I previously recorded some thoughts on the new US government strategy in cyber defense known as “defend forward”. Recently, I had the pleasure and opportunity to take part in a Naval War College exercise implicitly testing this strategy’s implementation and execution in the context of civilian critical infrastructure cyber operations. My past statements expressed concern on this strategy given the risks it imposes in terms of escalation and loss of control over events – and my participation in this event has not only reinforced these earlier worries but added new, distressing items as well.

In the post-exercise discussion (or “hot wash”), representatives of the US government emphasized an element of defend forward that has the potential to lead to adversary escalation. Specifically, the  concept of “Deterring, preempting, or defeating malicious cyber activity targeting U.S. critical infrastructure that is likely to cause a significant cyber incident”, as stated in US Department of Defense documents, introduces a fundamental tension into supposedly defensive cyber operations. Namely, an active, public stance of preemptively disrupting attacks requires a combination of access, assessment, and capabilities that dramatically alters the landscape of cyber competition. 

In order to adequately position itself to take these actions, elements of the US government would need to penetrate perceived adversary networks; maintain sufficient intelligence collection to accurately gauge adversary intentions; and then preposition capabilities to execute disruption on first sign of offensive activity. Such actions – publicly communicated for presumably deterrence reasons – place adversaries in an undesirable situation: opposing forces (the US government) will infiltrate networks to ensure the capability to preempt attacks via unspecified, disruptive means. This situation mirrors offense-defense and strategic calculus disruption events similar to missile defense debates or even the “railroad analogy” in the run-up to World War I, where entities are forced into preemptive (or “pre-preemptive”) action as a result of possibly losing a capability or mechanism for defense or deterrence. As such, an action perceived as defensive by its executor is perceived as risk-inducing and escalatory by the parties against which such actions are directed.

Defend forward, requiring some degree of pre-positioning and intelligence collection to ensure information collection and ability to disrupt, is inherently destabilizing in this respect. For proper execution, defend forward all but demands all steps necessary in offensive cyber operations just short of final execution – which arrives when the intruder perceives an attack is about to begin in order to preempt. From the attacked party’s perspective, aside from working to prevent, mitigate, or defeat such preemption through cyber defenses, such actions essentially force them into a “use it or lose it” position – either execute operations that can inflict pain on the adversary (in this case, the United States), or lose this ability thus ceding strategic initiative.

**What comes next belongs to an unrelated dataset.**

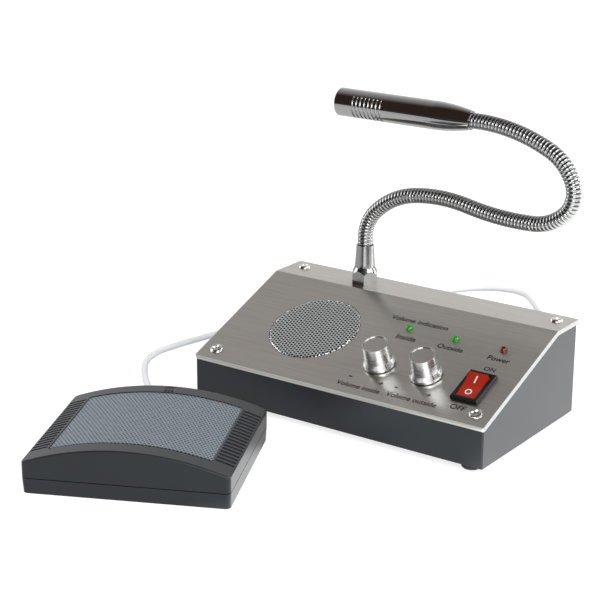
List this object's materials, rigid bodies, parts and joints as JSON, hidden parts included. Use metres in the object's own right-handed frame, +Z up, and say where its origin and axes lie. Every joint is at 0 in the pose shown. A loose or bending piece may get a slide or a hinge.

Based on the above, defend forward as described (and likely to be implemented) already incentivizes entities that perceive themselves potentially subject to the policy to adopt a more aggressive stance relative to US goals. However, an additional concern arises in terms of where such escalation will most likely be felt. While US adversaries maintain access to US government networks, direct attacks (deny, degrade, destroy) either are not especially productive or align to objectives sufficiently sensitive (e.g., military networks) so that they are reserved only for wartime situations. Thus the most-likely remaining targets for action in retaliation for defend forward actions are those very entities supposedly protected by this aggressive approach: civilian critical infrastructure networks.

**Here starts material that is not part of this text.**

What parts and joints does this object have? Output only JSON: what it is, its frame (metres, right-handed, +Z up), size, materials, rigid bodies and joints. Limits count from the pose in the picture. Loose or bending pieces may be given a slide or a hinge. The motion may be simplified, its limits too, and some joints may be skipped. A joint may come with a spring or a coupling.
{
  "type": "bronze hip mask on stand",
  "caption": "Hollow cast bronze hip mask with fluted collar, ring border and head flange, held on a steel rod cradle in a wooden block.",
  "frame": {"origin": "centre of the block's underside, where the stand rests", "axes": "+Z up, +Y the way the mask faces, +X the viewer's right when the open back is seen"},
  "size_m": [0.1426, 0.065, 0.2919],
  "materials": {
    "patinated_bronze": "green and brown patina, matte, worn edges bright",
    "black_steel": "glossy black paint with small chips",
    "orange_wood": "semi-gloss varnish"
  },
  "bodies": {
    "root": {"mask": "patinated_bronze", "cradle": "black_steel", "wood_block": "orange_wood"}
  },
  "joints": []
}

From a retaliation or preemptive strike position, the most likely victims will be sources of value already penetrated or easy to access and effect, covering civilian infrastructure from electric utilities to financial institutions to local water companies among other items. Such “soft” – but significant – targets (presumably) provide an easier objective than government networks while maximizing the potential pain and disruption on the overall US polity. The sad irony of this situation is that those entities presumably the subject of US government defense – civilian infrastructure – become victims of adversary actions in response to provocative preemptive actions.

Furthermore, as described and likely implemented, the US strategy of defend forward does little (if anything) to actually coordinate likely provocative actions with civilian infrastructure stakeholders in advance. Essentially, US government entities will escalate cyber operations vis a vis likely/perceived adversaries for the notional reason of defending civilian infrastructure, with the likely blowback effect of prompting adversaries to accelerate disruptive effects on the same networks. Within the scope of the wargaming exercise I participated in (as part of the Red cell), actual preparations and plans to disrupt Blue networks were not put in place until after Blue demonstrated an aggressive posture vis a vis Red – resulting in Red looking for existing, available pain-points to hold at risk for retaliation.

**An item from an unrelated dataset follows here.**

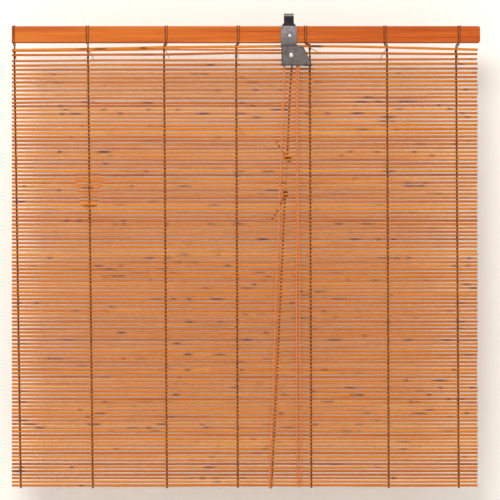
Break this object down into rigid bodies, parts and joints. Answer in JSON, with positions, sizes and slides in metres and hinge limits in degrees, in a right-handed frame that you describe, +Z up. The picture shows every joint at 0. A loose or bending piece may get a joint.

While some may point to recent, publicly-identified actions in reality such as on-going Russian-linked intrusions into US (and other) energy infrastructure as a sign that disruptive operations are already in motion – I would caution (as I’ve noted previously) that such operations be viewed in a broader strategic light. Given than – outside of limited exceptions – cyber-nexus disruptive events must be preceded and enabled by long-running information collection and access development, any rational adversary of the US will seek to build knowledge on and develop points of access into likely targets – such as civilian critical infrastructure. Thus, while defenders may observe (and should work diligently to thwart) such activity, the identification of such intrusions into critical sectors (such as energy) is not necessarily (nor likely) indicative of imminent attack.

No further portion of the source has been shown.